Exercise details =>
Return a copy of every line in the records that includes the word "where".

(Entries with parts and joints)
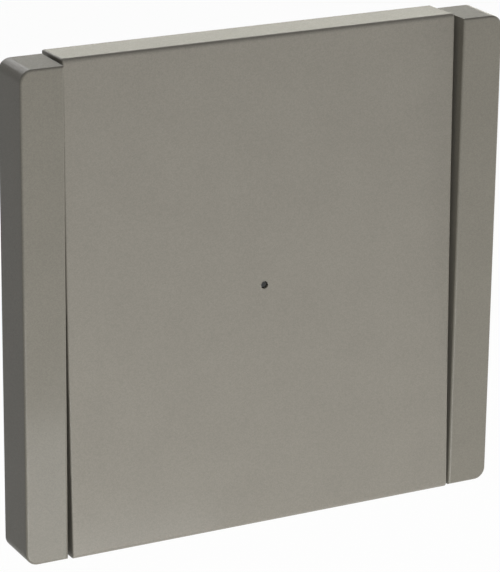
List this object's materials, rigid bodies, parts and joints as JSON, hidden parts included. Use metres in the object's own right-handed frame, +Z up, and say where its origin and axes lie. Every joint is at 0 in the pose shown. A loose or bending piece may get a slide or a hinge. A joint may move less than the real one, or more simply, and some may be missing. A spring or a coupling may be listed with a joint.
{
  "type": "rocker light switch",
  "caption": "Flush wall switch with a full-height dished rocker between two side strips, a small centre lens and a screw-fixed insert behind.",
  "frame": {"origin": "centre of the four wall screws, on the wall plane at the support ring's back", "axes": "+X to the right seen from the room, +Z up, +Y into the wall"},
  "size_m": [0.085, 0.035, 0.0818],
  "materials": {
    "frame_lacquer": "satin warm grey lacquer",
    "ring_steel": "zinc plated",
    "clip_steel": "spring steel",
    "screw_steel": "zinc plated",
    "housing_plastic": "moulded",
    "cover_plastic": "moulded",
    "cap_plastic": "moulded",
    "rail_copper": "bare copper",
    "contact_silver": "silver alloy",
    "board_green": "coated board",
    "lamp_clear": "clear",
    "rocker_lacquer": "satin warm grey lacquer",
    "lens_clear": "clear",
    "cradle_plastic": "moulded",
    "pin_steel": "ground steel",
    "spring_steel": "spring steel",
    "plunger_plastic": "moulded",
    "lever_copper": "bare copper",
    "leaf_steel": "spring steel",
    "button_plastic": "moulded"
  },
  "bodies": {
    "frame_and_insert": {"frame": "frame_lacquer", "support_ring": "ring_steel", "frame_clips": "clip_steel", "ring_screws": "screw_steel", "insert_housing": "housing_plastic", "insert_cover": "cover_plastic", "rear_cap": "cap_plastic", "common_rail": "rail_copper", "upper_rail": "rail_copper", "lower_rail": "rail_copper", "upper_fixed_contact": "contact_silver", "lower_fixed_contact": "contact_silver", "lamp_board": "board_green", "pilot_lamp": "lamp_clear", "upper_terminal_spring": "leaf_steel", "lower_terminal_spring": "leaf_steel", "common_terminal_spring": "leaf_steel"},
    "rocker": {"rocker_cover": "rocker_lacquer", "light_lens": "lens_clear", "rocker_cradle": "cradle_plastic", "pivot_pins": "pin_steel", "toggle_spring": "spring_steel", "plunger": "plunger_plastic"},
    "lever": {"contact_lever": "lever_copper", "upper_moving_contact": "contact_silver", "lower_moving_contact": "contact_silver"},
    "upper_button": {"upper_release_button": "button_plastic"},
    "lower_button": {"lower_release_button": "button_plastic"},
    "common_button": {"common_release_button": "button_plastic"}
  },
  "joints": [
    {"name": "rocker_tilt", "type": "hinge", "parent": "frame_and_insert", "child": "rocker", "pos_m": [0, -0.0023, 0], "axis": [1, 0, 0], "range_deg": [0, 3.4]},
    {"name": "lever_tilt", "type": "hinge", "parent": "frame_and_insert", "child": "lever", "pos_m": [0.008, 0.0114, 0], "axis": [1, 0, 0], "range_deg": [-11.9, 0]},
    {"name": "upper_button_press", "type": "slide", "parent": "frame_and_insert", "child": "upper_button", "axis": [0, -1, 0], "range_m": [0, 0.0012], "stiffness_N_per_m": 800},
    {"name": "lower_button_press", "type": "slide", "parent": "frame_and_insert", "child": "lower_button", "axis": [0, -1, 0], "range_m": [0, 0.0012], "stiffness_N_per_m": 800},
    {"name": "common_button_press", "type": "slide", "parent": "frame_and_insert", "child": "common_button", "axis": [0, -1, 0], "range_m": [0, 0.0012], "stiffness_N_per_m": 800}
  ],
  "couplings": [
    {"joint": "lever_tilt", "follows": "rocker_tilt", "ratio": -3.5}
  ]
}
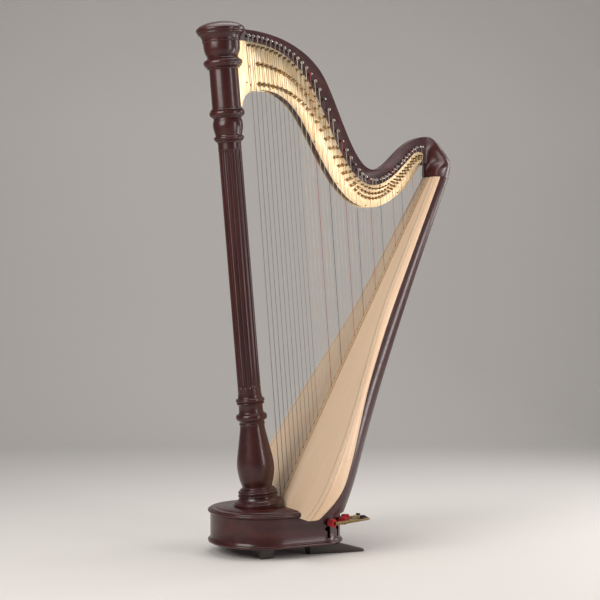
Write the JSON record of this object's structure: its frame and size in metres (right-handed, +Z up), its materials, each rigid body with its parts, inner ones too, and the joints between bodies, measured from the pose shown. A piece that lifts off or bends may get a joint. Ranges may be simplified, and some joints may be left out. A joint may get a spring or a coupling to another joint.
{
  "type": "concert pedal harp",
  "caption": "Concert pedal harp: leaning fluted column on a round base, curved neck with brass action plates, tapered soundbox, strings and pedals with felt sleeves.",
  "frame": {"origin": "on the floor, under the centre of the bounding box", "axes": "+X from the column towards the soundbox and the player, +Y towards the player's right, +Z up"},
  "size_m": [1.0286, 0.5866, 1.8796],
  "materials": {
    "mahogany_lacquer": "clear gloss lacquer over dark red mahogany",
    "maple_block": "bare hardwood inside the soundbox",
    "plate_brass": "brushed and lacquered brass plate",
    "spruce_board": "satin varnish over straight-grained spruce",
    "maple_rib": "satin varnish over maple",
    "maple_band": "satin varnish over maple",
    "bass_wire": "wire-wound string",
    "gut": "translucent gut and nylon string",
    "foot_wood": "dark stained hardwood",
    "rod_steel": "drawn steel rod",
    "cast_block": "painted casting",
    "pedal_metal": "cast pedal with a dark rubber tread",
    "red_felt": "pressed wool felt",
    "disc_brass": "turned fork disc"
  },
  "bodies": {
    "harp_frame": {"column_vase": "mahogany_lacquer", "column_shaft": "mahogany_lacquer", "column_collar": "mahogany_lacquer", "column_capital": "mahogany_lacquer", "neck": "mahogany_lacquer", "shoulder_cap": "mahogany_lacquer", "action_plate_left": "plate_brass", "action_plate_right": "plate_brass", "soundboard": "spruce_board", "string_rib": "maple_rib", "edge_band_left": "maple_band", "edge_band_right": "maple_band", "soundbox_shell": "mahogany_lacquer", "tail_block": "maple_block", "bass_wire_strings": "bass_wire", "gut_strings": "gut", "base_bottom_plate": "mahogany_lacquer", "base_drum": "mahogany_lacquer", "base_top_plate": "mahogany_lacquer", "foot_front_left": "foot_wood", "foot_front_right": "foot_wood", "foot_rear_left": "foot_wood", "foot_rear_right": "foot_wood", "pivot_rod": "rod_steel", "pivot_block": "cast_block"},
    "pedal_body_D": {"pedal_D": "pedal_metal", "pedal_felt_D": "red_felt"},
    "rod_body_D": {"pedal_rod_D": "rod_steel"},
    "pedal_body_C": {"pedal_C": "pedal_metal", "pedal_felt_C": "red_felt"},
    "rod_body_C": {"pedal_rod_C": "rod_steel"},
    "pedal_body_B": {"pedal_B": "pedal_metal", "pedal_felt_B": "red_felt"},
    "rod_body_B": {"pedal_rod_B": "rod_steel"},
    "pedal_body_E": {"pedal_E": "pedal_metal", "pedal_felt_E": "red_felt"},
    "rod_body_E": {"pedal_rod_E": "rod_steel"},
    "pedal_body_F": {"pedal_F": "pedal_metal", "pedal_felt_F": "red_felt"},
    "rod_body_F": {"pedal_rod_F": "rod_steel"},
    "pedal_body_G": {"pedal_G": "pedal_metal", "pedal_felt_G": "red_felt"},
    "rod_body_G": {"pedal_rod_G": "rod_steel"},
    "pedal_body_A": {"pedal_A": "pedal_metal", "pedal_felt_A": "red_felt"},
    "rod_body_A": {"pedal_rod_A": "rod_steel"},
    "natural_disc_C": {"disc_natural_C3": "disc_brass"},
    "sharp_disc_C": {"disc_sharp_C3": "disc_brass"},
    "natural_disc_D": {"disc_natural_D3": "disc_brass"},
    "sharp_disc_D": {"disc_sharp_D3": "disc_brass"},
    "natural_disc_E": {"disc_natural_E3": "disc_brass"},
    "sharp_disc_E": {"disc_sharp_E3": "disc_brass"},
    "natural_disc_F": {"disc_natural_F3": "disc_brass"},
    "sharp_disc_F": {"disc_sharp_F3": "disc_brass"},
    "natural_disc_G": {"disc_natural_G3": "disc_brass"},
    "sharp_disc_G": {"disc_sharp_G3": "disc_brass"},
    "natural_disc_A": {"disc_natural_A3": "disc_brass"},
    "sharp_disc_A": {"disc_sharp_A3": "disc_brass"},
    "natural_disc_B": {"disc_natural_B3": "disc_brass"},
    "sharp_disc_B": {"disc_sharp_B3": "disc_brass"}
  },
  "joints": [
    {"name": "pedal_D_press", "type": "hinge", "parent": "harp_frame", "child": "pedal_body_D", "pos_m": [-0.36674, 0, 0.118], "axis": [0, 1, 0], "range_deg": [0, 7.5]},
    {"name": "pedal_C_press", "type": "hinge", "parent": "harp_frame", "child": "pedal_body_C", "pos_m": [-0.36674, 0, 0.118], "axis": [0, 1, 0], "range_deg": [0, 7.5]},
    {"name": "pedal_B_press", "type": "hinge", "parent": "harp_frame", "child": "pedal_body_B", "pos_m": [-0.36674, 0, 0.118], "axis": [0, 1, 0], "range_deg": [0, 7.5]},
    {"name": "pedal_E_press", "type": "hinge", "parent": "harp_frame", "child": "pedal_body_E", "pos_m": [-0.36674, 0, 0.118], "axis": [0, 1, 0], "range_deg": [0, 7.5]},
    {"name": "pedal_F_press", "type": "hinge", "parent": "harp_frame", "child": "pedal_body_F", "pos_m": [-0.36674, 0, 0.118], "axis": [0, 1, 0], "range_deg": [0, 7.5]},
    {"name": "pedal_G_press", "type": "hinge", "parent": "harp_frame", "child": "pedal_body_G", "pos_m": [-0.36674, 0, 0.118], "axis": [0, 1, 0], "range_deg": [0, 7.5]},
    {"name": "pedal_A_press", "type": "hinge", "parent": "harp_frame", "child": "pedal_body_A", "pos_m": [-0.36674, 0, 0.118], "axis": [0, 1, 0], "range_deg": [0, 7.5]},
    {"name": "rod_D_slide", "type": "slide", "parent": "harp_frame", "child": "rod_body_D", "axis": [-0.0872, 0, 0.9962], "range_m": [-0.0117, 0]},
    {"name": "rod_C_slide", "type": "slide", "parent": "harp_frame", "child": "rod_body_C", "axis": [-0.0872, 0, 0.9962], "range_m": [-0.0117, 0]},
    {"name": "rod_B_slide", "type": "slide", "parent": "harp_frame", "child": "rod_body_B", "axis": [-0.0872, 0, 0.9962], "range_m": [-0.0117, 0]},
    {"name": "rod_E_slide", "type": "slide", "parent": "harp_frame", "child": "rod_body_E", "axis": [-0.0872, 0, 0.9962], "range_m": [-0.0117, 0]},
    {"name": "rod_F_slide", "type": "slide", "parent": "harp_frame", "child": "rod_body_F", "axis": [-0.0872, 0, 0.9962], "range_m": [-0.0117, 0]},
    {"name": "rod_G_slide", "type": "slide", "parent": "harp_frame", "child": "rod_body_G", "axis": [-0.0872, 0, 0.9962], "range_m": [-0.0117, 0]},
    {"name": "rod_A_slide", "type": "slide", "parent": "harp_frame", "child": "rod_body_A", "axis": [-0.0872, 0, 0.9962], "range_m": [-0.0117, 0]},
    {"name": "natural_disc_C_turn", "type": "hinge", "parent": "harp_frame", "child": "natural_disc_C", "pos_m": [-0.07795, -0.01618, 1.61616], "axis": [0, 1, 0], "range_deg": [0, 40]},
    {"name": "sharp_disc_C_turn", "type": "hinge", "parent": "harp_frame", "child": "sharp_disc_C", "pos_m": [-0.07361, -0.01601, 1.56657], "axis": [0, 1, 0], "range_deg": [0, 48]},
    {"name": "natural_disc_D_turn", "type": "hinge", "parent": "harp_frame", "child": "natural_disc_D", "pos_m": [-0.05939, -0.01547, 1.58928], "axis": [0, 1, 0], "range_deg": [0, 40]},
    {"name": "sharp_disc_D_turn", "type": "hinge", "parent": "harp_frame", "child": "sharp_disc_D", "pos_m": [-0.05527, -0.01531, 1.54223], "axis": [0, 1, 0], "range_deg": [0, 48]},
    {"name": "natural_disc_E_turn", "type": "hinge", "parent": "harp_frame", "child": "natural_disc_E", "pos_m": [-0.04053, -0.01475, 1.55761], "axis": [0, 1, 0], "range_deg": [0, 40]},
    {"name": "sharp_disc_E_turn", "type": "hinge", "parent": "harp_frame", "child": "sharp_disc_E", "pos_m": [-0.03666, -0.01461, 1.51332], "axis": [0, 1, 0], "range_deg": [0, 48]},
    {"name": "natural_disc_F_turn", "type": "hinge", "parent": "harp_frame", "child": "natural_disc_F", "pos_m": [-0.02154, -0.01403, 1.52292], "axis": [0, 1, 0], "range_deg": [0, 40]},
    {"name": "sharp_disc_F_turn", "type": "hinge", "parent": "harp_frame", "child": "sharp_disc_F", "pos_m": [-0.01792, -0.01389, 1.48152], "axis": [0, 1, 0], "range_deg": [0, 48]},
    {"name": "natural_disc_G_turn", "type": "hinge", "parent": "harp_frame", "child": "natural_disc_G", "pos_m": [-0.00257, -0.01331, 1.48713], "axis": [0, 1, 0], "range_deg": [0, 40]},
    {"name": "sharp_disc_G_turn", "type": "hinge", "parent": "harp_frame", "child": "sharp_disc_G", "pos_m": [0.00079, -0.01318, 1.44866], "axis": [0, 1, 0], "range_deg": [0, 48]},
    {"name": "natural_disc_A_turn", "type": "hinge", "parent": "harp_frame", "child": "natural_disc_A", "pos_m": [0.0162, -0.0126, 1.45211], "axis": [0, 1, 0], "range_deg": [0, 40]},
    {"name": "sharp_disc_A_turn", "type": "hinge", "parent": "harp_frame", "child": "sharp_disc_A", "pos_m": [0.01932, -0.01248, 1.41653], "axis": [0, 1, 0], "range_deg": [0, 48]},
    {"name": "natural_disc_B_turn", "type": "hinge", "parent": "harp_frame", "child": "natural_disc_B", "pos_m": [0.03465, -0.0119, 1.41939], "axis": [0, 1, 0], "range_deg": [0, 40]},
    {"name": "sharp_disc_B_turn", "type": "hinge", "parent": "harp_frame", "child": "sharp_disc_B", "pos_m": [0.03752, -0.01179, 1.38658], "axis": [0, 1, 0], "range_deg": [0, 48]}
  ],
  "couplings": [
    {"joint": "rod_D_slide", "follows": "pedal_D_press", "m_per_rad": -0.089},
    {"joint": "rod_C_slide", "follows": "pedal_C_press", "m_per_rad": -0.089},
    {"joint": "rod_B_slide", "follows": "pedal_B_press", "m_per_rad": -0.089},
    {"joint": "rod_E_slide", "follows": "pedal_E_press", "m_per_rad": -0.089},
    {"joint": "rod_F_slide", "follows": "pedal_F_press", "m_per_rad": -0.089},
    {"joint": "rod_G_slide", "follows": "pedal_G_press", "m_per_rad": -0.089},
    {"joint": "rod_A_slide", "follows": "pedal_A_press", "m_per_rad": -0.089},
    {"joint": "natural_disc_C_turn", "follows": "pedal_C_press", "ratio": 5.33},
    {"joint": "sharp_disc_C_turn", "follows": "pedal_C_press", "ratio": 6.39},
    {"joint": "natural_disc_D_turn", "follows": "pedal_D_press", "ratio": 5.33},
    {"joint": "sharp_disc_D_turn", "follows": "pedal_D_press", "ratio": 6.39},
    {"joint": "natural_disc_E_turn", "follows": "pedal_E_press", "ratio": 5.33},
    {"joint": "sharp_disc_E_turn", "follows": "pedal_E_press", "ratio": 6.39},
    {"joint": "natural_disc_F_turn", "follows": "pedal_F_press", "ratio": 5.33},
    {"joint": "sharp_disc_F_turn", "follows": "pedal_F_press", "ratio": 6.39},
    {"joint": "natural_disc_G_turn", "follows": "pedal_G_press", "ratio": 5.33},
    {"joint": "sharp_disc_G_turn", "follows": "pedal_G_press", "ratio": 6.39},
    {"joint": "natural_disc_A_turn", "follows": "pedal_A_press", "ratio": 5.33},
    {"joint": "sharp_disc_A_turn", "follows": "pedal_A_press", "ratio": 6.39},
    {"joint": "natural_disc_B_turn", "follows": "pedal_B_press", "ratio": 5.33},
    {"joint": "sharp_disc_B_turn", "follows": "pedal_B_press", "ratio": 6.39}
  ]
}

---

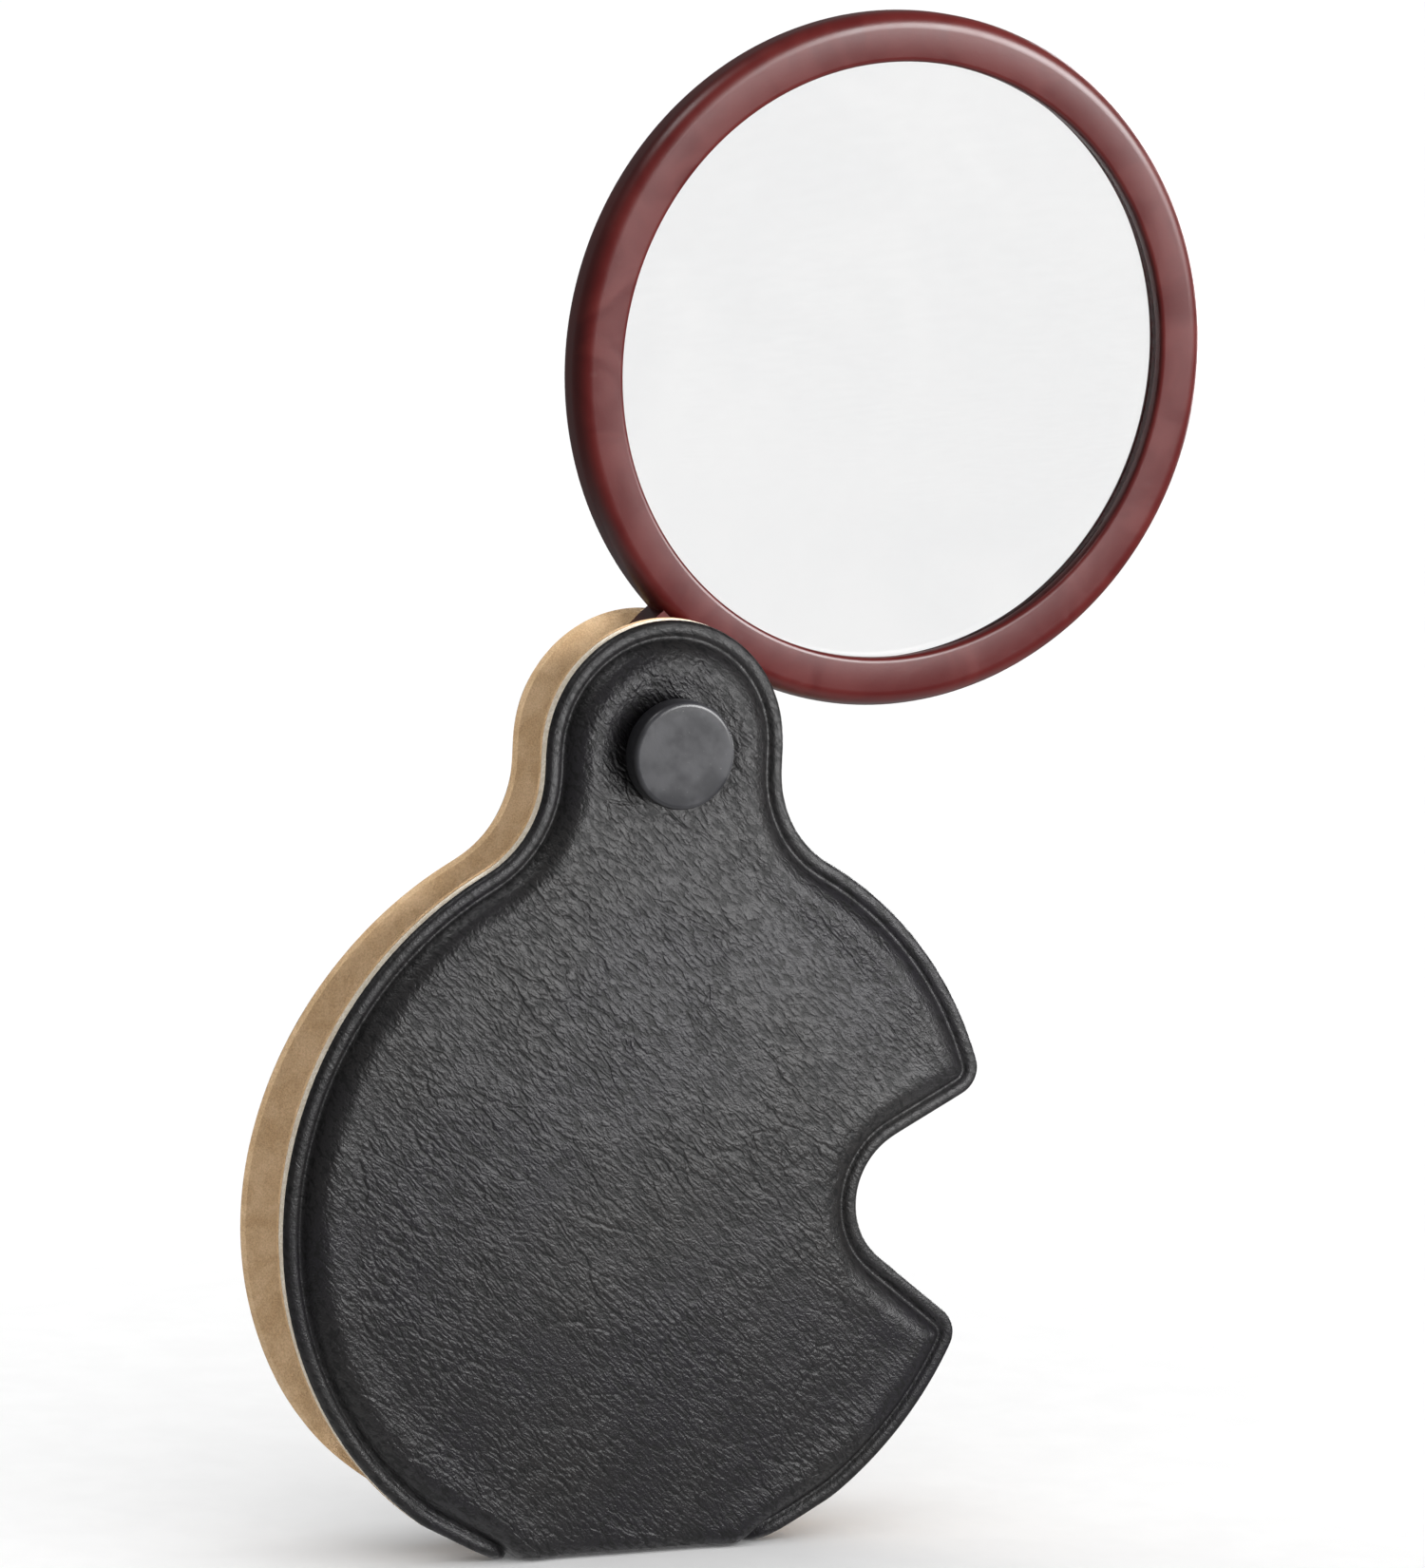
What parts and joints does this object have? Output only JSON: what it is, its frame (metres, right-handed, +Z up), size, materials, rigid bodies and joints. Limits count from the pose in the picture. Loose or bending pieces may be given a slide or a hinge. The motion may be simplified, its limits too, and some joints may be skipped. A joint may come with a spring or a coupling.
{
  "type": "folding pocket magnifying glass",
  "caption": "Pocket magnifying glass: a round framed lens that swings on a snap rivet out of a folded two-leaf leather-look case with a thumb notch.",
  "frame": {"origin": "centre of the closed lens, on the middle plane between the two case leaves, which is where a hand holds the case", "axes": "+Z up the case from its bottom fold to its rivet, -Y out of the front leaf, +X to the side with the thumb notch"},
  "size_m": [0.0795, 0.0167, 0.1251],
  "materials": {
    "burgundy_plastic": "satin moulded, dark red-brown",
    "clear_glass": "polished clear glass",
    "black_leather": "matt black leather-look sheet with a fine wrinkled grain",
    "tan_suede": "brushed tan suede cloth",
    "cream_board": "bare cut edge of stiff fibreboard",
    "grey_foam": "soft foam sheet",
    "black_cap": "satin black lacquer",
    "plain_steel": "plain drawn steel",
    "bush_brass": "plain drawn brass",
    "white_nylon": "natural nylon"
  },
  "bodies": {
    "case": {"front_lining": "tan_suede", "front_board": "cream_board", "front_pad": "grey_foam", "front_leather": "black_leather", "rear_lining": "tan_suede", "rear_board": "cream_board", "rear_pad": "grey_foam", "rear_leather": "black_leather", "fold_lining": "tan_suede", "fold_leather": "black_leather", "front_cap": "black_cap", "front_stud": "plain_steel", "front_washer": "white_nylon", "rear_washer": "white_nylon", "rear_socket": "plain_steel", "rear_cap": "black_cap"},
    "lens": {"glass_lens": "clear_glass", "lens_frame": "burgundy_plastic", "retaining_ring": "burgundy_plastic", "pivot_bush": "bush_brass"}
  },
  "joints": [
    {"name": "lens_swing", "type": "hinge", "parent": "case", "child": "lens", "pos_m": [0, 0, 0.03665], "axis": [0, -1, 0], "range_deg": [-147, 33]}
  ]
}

---

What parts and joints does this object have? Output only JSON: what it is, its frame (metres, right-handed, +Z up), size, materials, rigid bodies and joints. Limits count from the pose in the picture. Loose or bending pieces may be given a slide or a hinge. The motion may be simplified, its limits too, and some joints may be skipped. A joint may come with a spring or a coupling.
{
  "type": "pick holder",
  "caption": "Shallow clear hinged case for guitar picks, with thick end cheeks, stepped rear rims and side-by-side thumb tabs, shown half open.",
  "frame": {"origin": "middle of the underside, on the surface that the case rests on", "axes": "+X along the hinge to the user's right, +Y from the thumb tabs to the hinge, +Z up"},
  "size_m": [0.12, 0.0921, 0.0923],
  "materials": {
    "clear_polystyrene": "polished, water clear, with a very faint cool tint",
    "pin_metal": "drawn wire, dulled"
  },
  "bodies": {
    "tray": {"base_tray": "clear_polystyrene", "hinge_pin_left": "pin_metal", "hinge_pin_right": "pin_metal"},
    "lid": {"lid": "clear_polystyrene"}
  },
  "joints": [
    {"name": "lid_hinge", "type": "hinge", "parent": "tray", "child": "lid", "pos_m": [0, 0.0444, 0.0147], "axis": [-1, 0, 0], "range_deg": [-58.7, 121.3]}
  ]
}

The solution =>
List this object's materials, rigid bodies, parts and joints as JSON, hidden parts included. Use metres in the object's own right-handed frame, +Z up, and say where its origin and axes lie. Every joint is at 0 in the pose shown. A loose or bending piece may get a slide or a hinge. A joint may move less than the real one, or more simply, and some may be missing. A spring or a coupling may be listed with a joint.
  "frame": {"origin": "centre of the closed lens, on the middle plane between the two case leaves, which is where a hand holds the case", "axes": "+Z up the case from its bottom fold to its rivet, -Y out of the front leaf, +X to the side with the thumb notch"},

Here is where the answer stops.